TASK DIRECTIONS: Print every line of the listing exactly, please.
++++++++++++++++++++
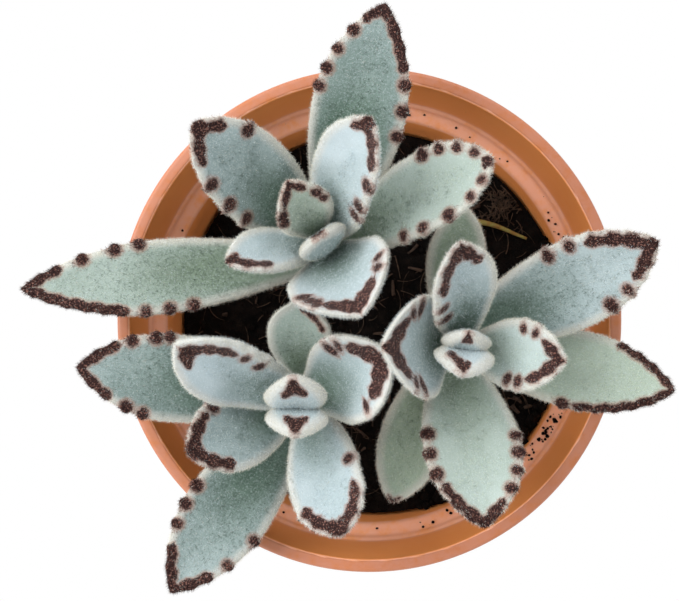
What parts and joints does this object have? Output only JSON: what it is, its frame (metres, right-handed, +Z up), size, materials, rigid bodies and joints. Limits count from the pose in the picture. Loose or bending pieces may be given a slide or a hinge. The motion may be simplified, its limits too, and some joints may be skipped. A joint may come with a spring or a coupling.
{
  "type": "panda plant in a pot",
  "caption": "Panda plant: short woody stems with thick felted leaves edged in brown teeth, growing from soil in a round tapered terracotta-coloured plastic pot.",
  "frame": {"origin": "centre of the pot's foot, on the surface that it stands on", "axes": "+Z up along the pot's axis; +Y to the back, which is up in the picture; +X to the right"},
  "size_m": [0.1615, 0.1429, 0.1636],
  "materials": {
    "pot_plastic": "satin moulded plastic, terracotta orange, scuffed rim, dust and dried water marks",
    "potting_soil": null,
    "stem_bark": "matt grey-green young bark, downy towards the top",
    "leaf_felt": "pale blue-green leaf under dense white felt, with brown tips and brown blotches on the teeth"
  },
  "bodies": {
    "root": {"pot": "pot_plastic", "soil": "potting_soil", "stem_upper": "stem_bark", "stem_left": "stem_bark", "stem_right": "stem_bark", "leaf_upper_back": "leaf_felt", "leaf_upper_far_left": "leaf_felt", "leaf_upper_back_left": "leaf_felt", "leaf_upper_back_upright": "leaf_felt", "leaf_upper_front_right": "leaf_felt", "leaf_upper_left_upright": "leaf_felt", "leaf_upper_front_cupped": "leaf_felt", "leaf_upper_young_back": "leaf_felt", "leaf_upper_young_front": "leaf_felt", "leaf_left_far_left": "leaf_felt", "leaf_left_left_upright": "leaf_felt", "leaf_left_front_left": "leaf_felt", "leaf_left_far_front": "leaf_felt", "leaf_left_front": "leaf_felt", "leaf_left_right_cupped": "leaf_felt", "leaf_left_back": "leaf_felt", "leaf_left_young_back": "leaf_felt", "leaf_left_young_front": "leaf_felt", "leaf_right_back_right": "leaf_felt", "leaf_right_far_right": "leaf_felt", "leaf_right_front": "leaf_felt", "leaf_right_front_low": "leaf_felt", "leaf_right_back_upright": "leaf_felt", "leaf_right_left_cupped": "leaf_felt", "leaf_right_right_short": "leaf_felt", "leaf_right_back_low": "leaf_felt", "leaf_right_young_front": "leaf_felt", "leaf_right_young_back": "leaf_felt"}
  },
  "joints": []
}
++++++++++++++++++++
SOLUTION TO THE PROBLEM:
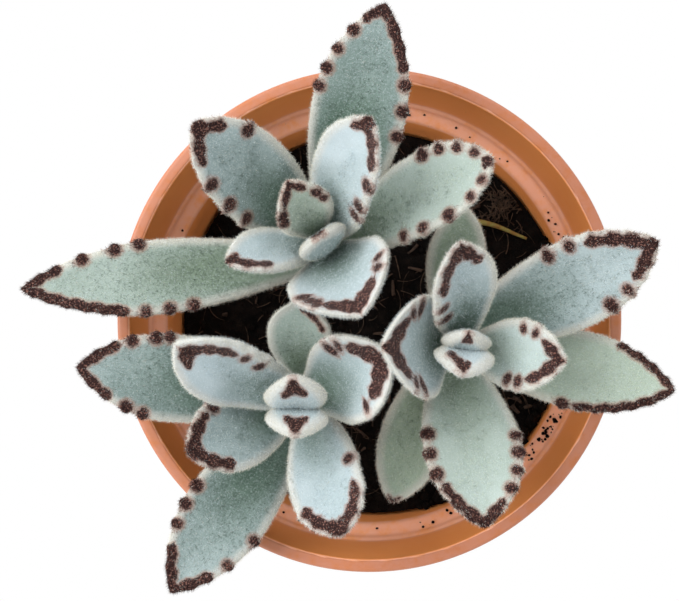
What parts and joints does this object have? Output only JSON: what it is, its frame (metres, right-handed, +Z up), size, materials, rigid bodies and joints. Limits count from the pose in the picture. Loose or bending pieces may be given a slide or a hinge. The motion may be simplified, its limits too, and some joints may be skipped. A joint may come with a spring or a coupling.
{
  "type": "panda plant in a pot",
  "caption": "Panda plant: short woody stems with thick felted leaves edged in brown teeth, growing from soil in a round tapered terracotta-coloured plastic pot.",
  "frame": {"origin": "centre of the pot's foot, on the surface that it stands on", "axes": "+Z up along the pot's axis; +Y to the back, which is up in the picture; +X to the right"},
  "size_m": [0.1615, 0.1429, 0.1636],
  "materials": {
    "pot_plastic": "satin moulded plastic, terracotta orange, scuffed rim, dust and dried water marks",
    "potting_soil": null,
    "stem_bark": "matt grey-green young bark, downy towards the top",
    "leaf_felt": "pale blue-green leaf under dense white felt, with brown tips and brown blotches on the teeth"
  },
  "bodies": {
    "root": {"pot": "pot_plastic", "soil": "potting_soil", "stem_upper": "stem_bark", "stem_left": "stem_bark", "stem_right": "stem_bark", "leaf_upper_back": "leaf_felt", "leaf_upper_far_left": "leaf_felt", "leaf_upper_back_left": "leaf_felt", "leaf_upper_back_upright": "leaf_felt", "leaf_upper_front_right": "leaf_felt", "leaf_upper_left_upright": "leaf_felt", "leaf_upper_front_cupped": "leaf_felt", "leaf_upper_young_back": "leaf_felt", "leaf_upper_young_front": "leaf_felt", "leaf_left_far_left": "leaf_felt", "leaf_left_left_upright": "leaf_felt", "leaf_left_front_left": "leaf_felt", "leaf_left_far_front": "leaf_felt", "leaf_left_front": "leaf_felt", "leaf_left_right_cupped": "leaf_felt", "leaf_left_back": "leaf_felt", "leaf_left_young_back": "leaf_felt", "leaf_left_young_front": "leaf_felt", "leaf_right_back_right": "leaf_felt", "leaf_right_far_right": "leaf_felt", "leaf_right_front": "leaf_felt", "leaf_right_front_low": "leaf_felt", "leaf_right_back_upright": "leaf_felt", "leaf_right_left_cupped": "leaf_felt", "leaf_right_right_short": "leaf_felt", "leaf_right_back_low": "leaf_felt", "leaf_right_young_front": "leaf_felt", "leaf_right_young_back": "leaf_felt"}
  },
  "joints": []
}